To replicate our previous example we only need the code for Manizales, which is “17001”. This means the code for the department Caldas (where Manizales is located) is “17” and the code for Manizales inside that department is “001”.

The function download_climate will require almost the same arguments as download_climate_geom, but instead of an sf object, it will take a character containing the DIVIPOLA code:

  • code: character with the DIVIPOLA code for the area.
  • start_date: character with the first date to consult in the format "YYYY-MM-DD".
  • end_date: character with the last date to consult in the format "YYYY-MM_DD". (Last available date is "2023-05-31").
  • tag: character containing climate tag to consult.
max_temperature_mpio <- download_climate(
  code = "17001",
  start_date = "2013-01-01",
  end_date = "2016-12-31",
  tag = "TMX_CON"
) %>% aggregate_climate("month")
ggplot(data = max_temperature_mpio) +
  geom_line(aes(x = date, y = value, group = station), color = "#106ba0") +
  ggtitle("Dry-bulb Temperature") +
  xlab("Date") +
  ylab("Dry-bulb temperature [C]") +
  theme_bw() +
  facet_grid(rows = vars(station))

As stated at the beginning of this vignette, the three methods display the same results.

Disclaimer

  • Data availability is subdued to station’s measurements and quality filters. In most cases, this leads to a lower amount of data, considering the extensive amount of climate stations.
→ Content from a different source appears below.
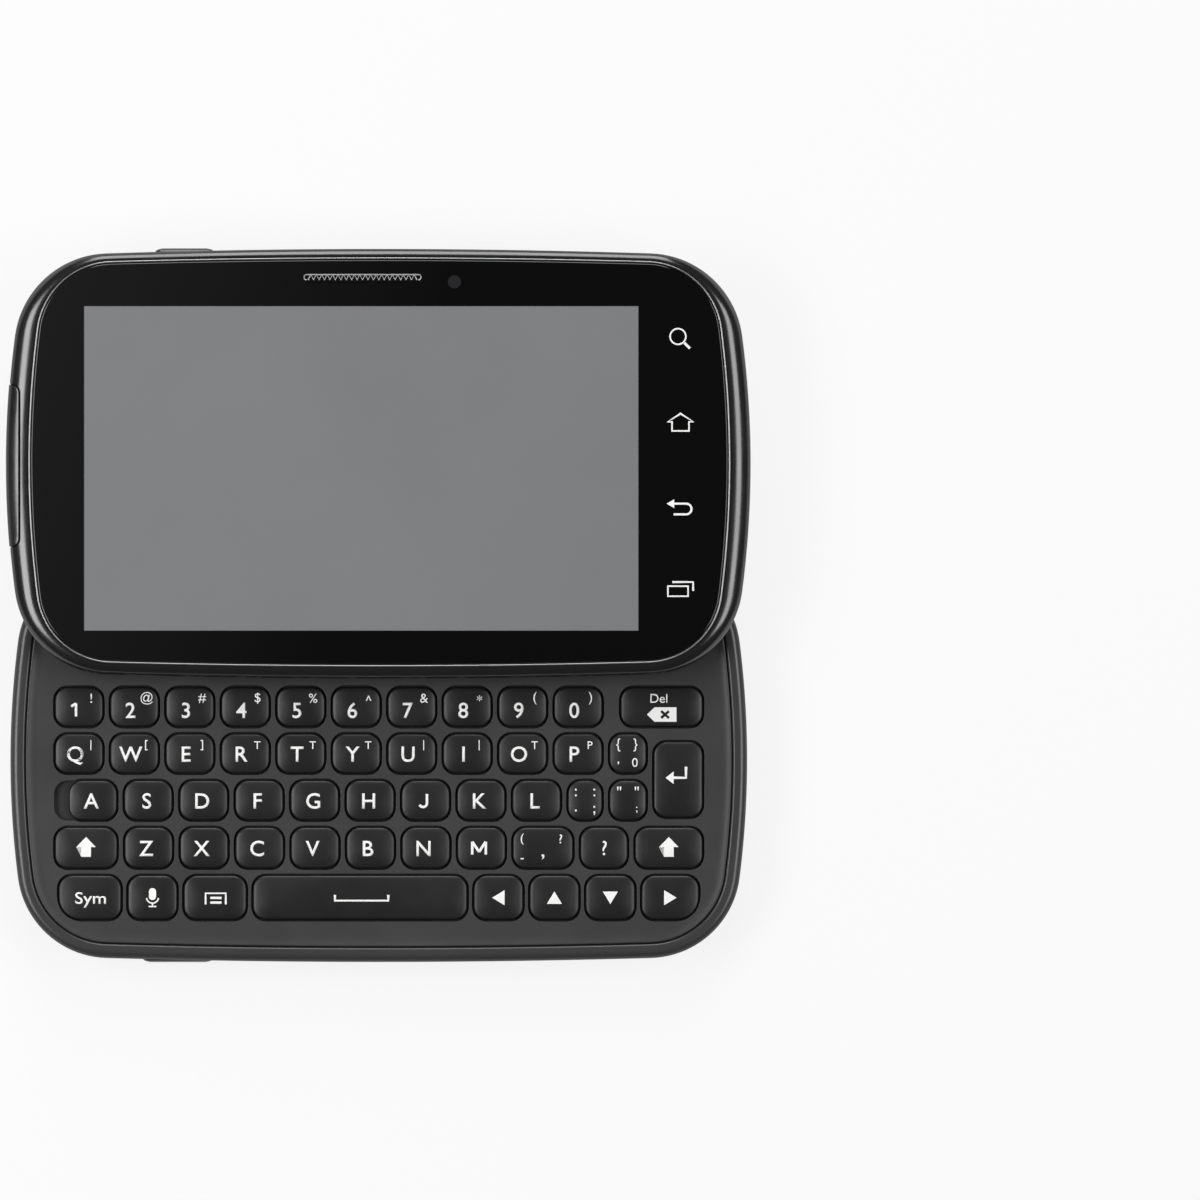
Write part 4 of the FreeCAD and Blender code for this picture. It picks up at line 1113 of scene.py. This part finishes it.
def arc_points(x, y, radius, start, end, steps=16):
    """Points along an arc, angles in degrees."""
    return [(x + radius * math.cos(math.radians(start + (end - start) * i / steps)),
             y + radius * math.sin(math.radians(start + (end - start) * i / steps)))
            for i in range(steps + 1)]


def turned_triangle(degrees):
    """Filled triangle that points up, turned anticlockwise."""
    turn = Matrix.Rotation(math.radians(degrees), 2)
    corners = (turn @ Vector(corner) for corner in ((0.0, 1.0), (-1.2, -0.98), (1.2, -0.98)))
    return ((0, False, [tuple(corner) for corner in corners]),)


STROKED_LETTERS = {
    "1": (((-0.60, 0.55), (0.16, 1.02)), ((0.16, 1.02), (0.16, -1.04))),
    "J": ([(0.45, 1.04), (0.45, -0.35)] + arc_points(-0.17, -0.42, 0.62, 0, -155, 12),),
    "M": (((-1.08, -1.04), (-1.08, 1.0)), ((-1.06, 1.0), (0.0, -0.62)),
          ((0.0, -0.62), (1.06, 1.0)), ((1.08, 1.0), (1.08, -1.04))),
}
LETTER_ROWS = {
    "top_letter_keys": ("QWERTYUIOP", "|[]TTT||TP", -0.58),
    "middle_letter_keys": ("ASDFGHJKL", "", -0.23),
    "bottom_letter_keys": ("ZXCVBNM", "", -0.38),
}
PUNCTUATION = (
    (("{", -1.54, 1.39, 1.6), ("}", 1.2, 1.39, 1.6), (",", -1.54, -1.5, 1.5),
     ("0", 1.1, -1.4, 1.5)),
    ((":", -1.47, 1.27, 1.9), (":", 1.47, 1.27, 1.9), (".", -1.47, -1.6, 1.9),
     (";", 1.47, -1.6, 1.9)),
    (("\"", -1.4, 1.9, 1.8), ("\"", 1.4, 1.9, 1.8), (";", 1.4, -1.5, 1.3)),
    (("(", -3.3, 1.4, 1.4), ("?", 2.85, 1.45, 1.5), (",", 0.0, -1.4, 2.5),
     ("-", -3.3, -1.7, 1.5)),
    (("?", 0.1, 0.0, 2.40),),
)
SHIFT_ARROW = ((0, False, ((-0.78, -1.40), (0.78, -1.40), (0.78, 0.15), (1.55, 0.15),
                           (0.0, 1.75), (-1.55, 0.15), (-0.78, 0.15))),)
DRAWN_KEYS = {
    "left_shift_key": SHIFT_ARROW, "right_shift_key": SHIFT_ARROW,
    "up_arrow_key": turned_triangle(0), "left_arrow_key": turned_triangle(90),
    "down_arrow_key": turned_triangle(180), "right_arrow_key": turned_triangle(270),
    "enter_key": ((0.46, False, ((1.24, 2.05), (1.24, 0.30), (-0.96, 0.30))),
                  (0, False, ((-2.01, 0.30), (-0.71, -0.70), (-0.71, 1.30)))),
    "voice_key": ((0, False, arc_points(0, 0.95, 0.575, 0, 180, 10)
                   + arc_points(0, 0.20, 0.575, 180, 360, 10)),
                  (0.24, False, arc_points(0, 0.10, 0.97, 190, 350, 14)),
                  (0.24, False, ((0.0, -0.90), (0.0, -1.40))),
                  (0.24, False, ((-0.62, -1.40), (0.62, -1.40)))),
    "menu_key": ((0.34, False, ((-1.50, -1.05), (-1.50, 0.70), (1.70, 0.70), (1.70, -1.05))),
                 (0.38, False, ((-0.76, -0.04), (1.02, -0.04))),
                 (0.38, False, ((-0.76, -0.78), (1.02, -0.78)))),
    "space_key": ((0.42, False, ((-3.99, 0.45), (-3.99, -0.47), (4.49, -0.47),
                                 (4.49, 0.45))),),
}
DELETE_TAG = ((0, False, ((-2.35, -1.20), (-1.15, -2.35), (2.35, -2.35), (2.35, -0.05),
                          (-1.15, -0.05))),)
DELETE_CROSS = ((0.42, False, ((-0.10, -0.65), (1.15, -1.75))),
                (0.42, False, ((-0.10, -1.75), (1.15, -0.65))))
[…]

  • Temporal aggregation is only available for some tags and is limited to the ones who have a specific methodology of aggregation reported by IDEAM. The daily, monthly and annual aggregation is available for:

    • TSSM_CON: Dry-bulb temperature
    • TMX_CON: Maximum temperature
    • TMN_CON: Minimum temperature
    • PTPM_CON: Precipitation
    • BSHG_CON: Sunshine duration
  • Temporal and spatial interpolation are not included in this version of ColOpenData.